═════ Data excerpt

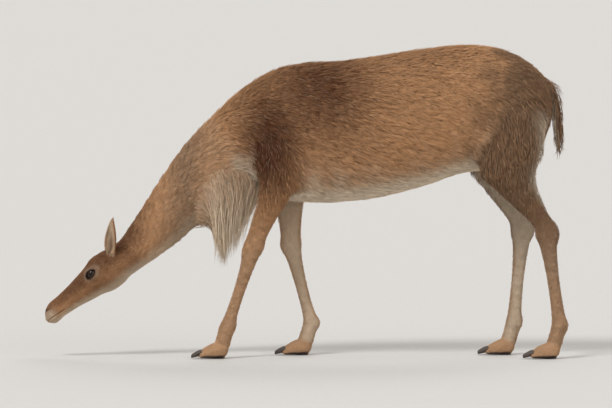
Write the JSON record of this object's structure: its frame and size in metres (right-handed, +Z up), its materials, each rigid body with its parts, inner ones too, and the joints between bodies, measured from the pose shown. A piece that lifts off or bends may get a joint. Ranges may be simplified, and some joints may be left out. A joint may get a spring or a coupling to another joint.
{
  "type": "vicuna",
  "caption": "Life-size vicuna standing still with its head lowered to graze, in a fine woolly fawn coat with long pale chest hair.",
  "frame": {"origin": "middle of the animal's length and width, on the floor under its feet", "axes": "+X from the head towards the tail, -Y to the animal's left side, +Z up"},
  "size_m": [1.4145, 0.298, 0.8475],
  "materials": {
    "coat_fawn": "fine dense wool, matte, cinnamon fawn, paler below",
    "hair_pale": "long silky off-white hair",
    "eye_dark": "wet, glossy, very dark brown",
    "nail_horn": "dark horn, satin"
  },
  "bodies": {
    "root": {"head": "coat_fawn", "neck": "coat_fawn", "trunk": "coat_fawn", "tail": "coat_fawn", "ear_left": "coat_fawn", "ear_right": "coat_fawn", "foreleg_left": "coat_fawn", "foreleg_right": "coat_fawn", "hindleg_left": "coat_fawn", "hindleg_right": "coat_fawn", "chest_hair": "hair_pale", "eye_left": "eye_dark", "eye_right": "eye_dark", "nail_foreleg_left_1": "nail_horn", "nail_foreleg_left_2": "nail_horn", "nail_foreleg_right_1": "nail_horn", "nail_foreleg_right_2": "nail_horn", "nail_hindleg_left_1": "nail_horn", "nail_hindleg_left_2": "nail_horn", "nail_hindleg_right_1": "nail_horn", "nail_hindleg_right_2": "nail_horn"}
  },
  "joints": []
}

══════════

Requirement: Quote the data in full, keeping each word unchanged.

Output of the exercise:
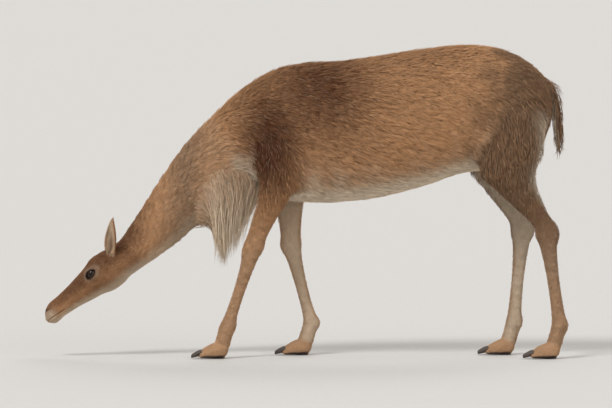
Write the JSON record of this object's structure: its frame and size in metres (right-handed, +Z up), its materials, each rigid body with its parts, inner ones too, and the joints between bodies, measured from the pose shown. A piece that lifts off or bends may get a joint. Ranges may be simplified, and some joints may be left out. A joint may get a spring or a coupling to another joint.
{
  "type": "vicuna",
  "caption": "Life-size vicuna standing still with its head lowered to graze, in a fine woolly fawn coat with long pale chest hair.",
  "frame": {"origin": "middle of the animal's length and width, on the floor under its feet", "axes": "+X from the head towards the tail, -Y to the animal's left side, +Z up"},
  "size_m": [1.4145, 0.298, 0.8475],
  "materials": {
    "coat_fawn": "fine dense wool, matte, cinnamon fawn, paler below",
    "hair_pale": "long silky off-white hair",
    "eye_dark": "wet, glossy, very dark brown",
    "nail_horn": "dark horn, satin"
  },
  "bodies": {
    "root": {"head": "coat_fawn", "neck": "coat_fawn", "trunk": "coat_fawn", "tail": "coat_fawn", "ear_left": "coat_fawn", "ear_right": "coat_fawn", "foreleg_left": "coat_fawn", "foreleg_right": "coat_fawn", "hindleg_left": "coat_fawn", "hindleg_right": "coat_fawn", "chest_hair": "hair_pale", "eye_left": "eye_dark", "eye_right": "eye_dark", "nail_foreleg_left_1": "nail_horn", "nail_foreleg_left_2": "nail_horn", "nail_foreleg_right_1": "nail_horn", "nail_foreleg_right_2": "nail_horn", "nail_hindleg_left_1": "nail_horn", "nail_hindleg_left_2": "nail_horn", "nail_hindleg_right_1": "nail_horn", "nail_hindleg_right_2": "nail_horn"}
  },
  "joints": []
}